» SHORT EXERCISE
Looking at the data below, count the lines that contain the string "empty". Write only the total.
** Begin INFORMATION SHOWN **
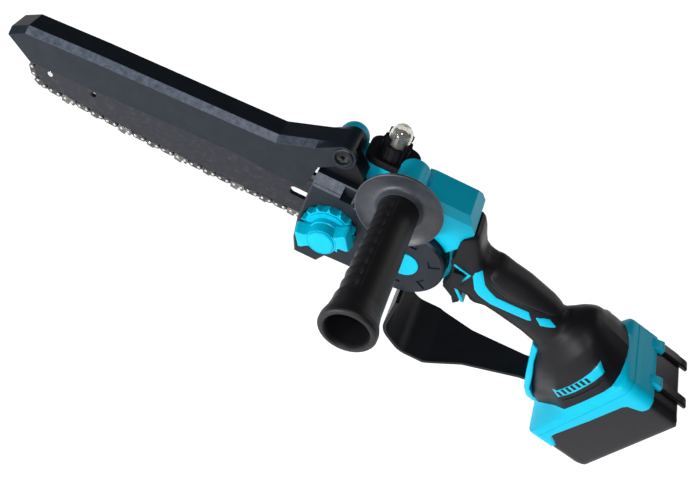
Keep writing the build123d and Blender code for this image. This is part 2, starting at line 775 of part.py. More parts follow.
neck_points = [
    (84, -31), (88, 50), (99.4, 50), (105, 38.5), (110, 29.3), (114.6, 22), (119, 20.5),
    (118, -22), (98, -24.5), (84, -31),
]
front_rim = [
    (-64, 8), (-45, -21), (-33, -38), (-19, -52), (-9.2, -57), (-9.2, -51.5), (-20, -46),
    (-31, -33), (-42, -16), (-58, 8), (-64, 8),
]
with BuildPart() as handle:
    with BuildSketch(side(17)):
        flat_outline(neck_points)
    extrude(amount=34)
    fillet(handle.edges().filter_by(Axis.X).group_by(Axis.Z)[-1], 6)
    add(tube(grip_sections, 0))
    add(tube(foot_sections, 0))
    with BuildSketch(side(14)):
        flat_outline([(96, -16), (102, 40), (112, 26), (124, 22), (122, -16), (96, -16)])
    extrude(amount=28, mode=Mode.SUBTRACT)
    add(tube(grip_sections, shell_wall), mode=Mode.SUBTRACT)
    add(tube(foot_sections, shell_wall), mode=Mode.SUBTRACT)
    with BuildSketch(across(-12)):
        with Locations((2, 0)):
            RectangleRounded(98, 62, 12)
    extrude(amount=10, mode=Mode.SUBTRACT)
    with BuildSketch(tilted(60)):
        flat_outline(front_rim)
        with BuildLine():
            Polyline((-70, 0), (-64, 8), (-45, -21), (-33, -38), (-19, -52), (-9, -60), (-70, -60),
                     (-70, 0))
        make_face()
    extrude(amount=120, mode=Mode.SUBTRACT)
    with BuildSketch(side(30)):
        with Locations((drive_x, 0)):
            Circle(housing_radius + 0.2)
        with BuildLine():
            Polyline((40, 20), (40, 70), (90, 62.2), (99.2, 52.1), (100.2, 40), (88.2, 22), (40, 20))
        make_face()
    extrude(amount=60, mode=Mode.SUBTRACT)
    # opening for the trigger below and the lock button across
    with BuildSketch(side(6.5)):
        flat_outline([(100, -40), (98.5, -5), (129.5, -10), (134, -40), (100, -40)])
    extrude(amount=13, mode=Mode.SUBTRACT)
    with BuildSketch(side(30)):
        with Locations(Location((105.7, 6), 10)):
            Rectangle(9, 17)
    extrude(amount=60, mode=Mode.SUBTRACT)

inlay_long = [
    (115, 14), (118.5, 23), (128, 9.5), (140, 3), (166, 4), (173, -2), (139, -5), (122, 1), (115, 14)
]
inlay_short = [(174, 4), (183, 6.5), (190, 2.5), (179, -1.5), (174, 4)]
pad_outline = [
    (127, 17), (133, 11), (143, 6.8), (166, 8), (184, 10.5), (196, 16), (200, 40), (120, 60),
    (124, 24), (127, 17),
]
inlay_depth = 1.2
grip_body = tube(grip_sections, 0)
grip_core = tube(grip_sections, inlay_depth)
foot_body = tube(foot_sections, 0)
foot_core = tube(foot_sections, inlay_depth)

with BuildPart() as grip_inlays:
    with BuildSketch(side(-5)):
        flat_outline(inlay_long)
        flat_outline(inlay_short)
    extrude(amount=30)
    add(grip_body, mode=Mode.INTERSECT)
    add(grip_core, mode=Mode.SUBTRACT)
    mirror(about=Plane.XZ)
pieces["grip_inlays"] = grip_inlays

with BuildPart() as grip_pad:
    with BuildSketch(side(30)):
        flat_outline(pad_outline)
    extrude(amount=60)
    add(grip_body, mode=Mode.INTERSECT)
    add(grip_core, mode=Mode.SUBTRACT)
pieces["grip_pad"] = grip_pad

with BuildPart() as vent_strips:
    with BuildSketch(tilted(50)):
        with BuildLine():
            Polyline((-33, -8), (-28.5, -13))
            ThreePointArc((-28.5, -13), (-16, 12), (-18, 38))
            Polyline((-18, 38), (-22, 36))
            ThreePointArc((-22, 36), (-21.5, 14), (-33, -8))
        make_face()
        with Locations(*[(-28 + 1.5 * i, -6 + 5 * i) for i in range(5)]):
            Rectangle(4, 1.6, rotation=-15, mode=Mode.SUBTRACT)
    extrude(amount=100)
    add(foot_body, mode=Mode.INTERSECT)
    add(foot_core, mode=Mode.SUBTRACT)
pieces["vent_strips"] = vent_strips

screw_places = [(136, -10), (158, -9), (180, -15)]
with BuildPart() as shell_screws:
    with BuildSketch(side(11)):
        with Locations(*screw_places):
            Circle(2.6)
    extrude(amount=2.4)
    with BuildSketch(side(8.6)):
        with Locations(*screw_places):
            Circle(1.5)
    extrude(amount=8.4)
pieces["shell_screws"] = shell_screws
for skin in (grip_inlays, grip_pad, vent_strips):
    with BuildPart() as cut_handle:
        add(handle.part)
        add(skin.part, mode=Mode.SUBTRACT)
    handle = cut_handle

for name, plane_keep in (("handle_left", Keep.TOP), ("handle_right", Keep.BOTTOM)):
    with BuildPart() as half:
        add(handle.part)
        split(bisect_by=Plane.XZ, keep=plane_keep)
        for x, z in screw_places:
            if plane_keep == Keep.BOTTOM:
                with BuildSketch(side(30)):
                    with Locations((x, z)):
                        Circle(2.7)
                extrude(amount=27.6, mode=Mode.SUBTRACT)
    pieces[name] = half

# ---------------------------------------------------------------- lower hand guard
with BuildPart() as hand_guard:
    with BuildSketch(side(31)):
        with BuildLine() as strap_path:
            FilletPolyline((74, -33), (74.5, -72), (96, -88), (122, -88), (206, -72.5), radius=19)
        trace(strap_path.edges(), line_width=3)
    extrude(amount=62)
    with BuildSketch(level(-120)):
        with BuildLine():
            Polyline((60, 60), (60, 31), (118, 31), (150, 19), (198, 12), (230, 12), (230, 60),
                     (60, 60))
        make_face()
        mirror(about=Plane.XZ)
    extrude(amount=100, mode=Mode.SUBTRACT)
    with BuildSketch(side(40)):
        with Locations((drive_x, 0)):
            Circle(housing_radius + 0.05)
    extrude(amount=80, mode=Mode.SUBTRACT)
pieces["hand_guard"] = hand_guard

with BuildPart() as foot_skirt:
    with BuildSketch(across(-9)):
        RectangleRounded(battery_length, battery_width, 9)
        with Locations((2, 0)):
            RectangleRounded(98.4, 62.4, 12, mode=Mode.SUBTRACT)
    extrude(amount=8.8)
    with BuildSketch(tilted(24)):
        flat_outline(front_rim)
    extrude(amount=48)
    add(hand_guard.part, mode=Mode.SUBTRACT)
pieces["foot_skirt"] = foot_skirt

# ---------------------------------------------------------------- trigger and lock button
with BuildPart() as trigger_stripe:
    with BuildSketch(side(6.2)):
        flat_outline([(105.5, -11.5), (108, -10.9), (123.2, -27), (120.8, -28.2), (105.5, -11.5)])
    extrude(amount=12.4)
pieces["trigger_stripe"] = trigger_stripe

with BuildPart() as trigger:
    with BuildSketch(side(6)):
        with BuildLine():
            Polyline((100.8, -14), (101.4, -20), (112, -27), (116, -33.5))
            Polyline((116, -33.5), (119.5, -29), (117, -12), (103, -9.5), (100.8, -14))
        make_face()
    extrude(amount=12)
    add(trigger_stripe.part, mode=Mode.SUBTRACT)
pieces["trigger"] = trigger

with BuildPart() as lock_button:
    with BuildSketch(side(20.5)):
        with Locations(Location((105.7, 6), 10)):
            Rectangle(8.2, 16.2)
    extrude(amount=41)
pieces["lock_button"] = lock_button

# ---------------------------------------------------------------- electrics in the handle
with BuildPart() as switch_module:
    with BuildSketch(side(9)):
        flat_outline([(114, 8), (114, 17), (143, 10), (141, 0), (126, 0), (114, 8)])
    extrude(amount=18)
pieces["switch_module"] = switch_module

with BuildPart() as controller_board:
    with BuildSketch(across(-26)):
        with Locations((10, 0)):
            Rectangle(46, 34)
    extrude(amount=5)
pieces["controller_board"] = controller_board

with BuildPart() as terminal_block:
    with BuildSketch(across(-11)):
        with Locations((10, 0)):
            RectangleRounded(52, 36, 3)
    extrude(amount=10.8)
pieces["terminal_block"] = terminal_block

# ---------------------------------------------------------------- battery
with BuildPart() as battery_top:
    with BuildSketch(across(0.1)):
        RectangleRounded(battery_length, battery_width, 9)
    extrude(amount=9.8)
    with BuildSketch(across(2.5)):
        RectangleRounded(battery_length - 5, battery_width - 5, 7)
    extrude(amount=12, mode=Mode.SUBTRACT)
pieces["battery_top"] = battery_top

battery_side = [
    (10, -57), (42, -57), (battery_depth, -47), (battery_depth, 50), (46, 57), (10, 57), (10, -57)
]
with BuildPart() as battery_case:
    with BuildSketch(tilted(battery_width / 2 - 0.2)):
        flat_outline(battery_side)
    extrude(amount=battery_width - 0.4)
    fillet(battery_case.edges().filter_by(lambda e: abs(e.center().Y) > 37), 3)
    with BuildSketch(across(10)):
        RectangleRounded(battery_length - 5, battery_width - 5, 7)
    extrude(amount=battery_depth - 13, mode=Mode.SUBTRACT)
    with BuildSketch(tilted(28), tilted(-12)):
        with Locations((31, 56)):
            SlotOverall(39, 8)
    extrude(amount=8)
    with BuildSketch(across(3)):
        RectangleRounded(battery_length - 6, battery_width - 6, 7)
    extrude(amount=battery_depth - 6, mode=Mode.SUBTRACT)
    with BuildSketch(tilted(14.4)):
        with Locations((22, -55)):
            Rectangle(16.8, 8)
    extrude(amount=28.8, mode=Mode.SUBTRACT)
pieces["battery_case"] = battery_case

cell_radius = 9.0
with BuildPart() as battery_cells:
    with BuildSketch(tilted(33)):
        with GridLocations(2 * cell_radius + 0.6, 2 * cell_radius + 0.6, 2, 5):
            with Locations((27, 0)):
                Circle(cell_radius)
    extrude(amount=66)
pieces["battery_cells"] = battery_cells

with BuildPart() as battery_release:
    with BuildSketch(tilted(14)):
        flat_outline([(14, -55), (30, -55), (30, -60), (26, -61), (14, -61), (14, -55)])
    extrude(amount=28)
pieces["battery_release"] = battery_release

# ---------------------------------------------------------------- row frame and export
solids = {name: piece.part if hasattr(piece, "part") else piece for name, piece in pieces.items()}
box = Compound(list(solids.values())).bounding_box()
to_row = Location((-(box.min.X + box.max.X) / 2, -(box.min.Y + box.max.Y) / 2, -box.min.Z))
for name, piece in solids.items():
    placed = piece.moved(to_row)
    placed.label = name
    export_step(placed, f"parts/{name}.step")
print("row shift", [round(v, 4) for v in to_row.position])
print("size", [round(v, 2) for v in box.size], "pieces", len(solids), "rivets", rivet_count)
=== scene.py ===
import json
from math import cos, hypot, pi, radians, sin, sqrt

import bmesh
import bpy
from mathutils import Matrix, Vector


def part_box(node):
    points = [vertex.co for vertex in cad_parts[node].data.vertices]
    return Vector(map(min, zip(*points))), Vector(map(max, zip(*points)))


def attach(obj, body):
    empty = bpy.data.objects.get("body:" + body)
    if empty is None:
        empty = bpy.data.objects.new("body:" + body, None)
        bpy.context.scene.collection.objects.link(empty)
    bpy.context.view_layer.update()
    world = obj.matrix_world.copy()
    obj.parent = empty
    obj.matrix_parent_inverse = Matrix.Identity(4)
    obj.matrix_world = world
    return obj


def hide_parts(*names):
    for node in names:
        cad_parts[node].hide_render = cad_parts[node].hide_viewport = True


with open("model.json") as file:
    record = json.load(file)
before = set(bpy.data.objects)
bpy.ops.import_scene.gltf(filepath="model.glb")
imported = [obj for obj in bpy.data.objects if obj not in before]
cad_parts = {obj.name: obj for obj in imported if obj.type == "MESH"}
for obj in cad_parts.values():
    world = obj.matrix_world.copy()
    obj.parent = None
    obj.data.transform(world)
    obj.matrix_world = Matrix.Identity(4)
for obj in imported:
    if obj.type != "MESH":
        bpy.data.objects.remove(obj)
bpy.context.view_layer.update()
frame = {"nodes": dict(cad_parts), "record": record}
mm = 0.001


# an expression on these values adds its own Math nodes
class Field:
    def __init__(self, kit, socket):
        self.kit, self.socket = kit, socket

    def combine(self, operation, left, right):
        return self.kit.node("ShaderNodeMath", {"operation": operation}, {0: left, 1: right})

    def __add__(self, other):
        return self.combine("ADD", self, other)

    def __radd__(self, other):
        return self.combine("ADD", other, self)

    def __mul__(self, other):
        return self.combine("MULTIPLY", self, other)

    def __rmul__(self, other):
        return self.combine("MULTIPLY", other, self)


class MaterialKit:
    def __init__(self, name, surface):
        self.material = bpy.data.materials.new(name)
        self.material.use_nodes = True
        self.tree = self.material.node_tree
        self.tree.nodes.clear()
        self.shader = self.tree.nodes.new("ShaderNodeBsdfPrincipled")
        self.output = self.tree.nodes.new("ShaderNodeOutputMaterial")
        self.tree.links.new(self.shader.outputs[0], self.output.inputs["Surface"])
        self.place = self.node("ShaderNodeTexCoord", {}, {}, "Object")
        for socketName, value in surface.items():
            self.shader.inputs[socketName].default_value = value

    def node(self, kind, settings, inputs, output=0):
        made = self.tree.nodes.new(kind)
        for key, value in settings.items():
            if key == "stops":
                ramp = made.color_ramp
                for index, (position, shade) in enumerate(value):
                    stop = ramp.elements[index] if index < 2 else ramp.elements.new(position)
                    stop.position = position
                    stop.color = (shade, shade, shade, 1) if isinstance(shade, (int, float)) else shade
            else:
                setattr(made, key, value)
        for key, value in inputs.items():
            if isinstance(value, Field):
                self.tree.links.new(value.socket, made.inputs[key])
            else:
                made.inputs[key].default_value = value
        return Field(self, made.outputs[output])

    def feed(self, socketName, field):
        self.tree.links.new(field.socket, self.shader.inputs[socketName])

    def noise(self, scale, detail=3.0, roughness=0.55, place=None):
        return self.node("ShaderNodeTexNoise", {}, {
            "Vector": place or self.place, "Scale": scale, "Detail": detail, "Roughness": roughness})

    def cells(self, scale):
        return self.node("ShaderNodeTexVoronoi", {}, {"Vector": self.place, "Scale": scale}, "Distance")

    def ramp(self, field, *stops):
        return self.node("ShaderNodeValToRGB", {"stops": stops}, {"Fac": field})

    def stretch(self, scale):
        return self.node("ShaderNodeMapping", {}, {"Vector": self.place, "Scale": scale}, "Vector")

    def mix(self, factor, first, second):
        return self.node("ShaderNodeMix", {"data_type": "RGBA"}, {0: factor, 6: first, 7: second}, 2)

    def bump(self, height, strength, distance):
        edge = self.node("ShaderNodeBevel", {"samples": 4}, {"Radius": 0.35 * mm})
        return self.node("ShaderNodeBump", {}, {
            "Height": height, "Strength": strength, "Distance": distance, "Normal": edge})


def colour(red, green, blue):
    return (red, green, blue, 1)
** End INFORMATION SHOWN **
» TASK ANSWER
5